Turbine towed to Hywind Scotland, the first floating wind farm in the UK

Investing in Ports Supporting Floating Wind Could Bring EUR 1.75 Billion to Scotland

Business & Finance

Investing in additional 22 hectares of port capacity suitable for floating wind foundation fabrication could bring in GBP 1.5 billion (around EUR 1.75 billion) into Scotland, according to an independent report commissioned by the Scottish government and offshore wind industry and published on 20 August.

Equinor (archive); Hywind Scotland floating wind turbine

This initial investment could help underpin longer-term growth in port space and further investment in port capacity could grow this figure to GBP 4.5 billion (around EUR 5.25 billion), the Strategic Investment Assessment (SIA) states.

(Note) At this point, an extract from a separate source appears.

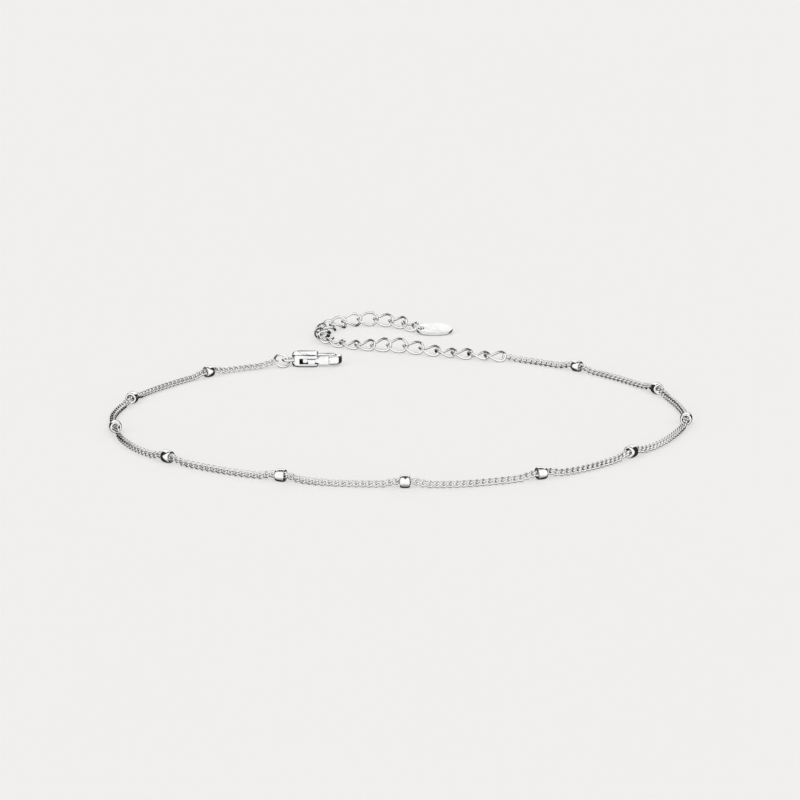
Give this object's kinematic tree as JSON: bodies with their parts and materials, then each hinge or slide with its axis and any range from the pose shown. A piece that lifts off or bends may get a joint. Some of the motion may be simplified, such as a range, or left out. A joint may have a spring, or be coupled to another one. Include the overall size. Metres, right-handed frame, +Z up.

The SIA recommends focusing on bringing the manufacture of floating offshore wind platforms to Scotland through creation of a Scottish Floating Offshore Wind Port Cluster, with ports acting in partnership to provide the required infrastructure area and capability needed to attract manufacturers to use Scottish ports and invest in Scotland.

A new partnership approach will be needed to help ports invest so they are ready to support projects coming out of the ongoing ScotWind leasing round, according to the report, which says the industry must learn from sectors like oil and gas and develop a collaborative framework that can make explicit the expected future requirements of the offshore wind sector.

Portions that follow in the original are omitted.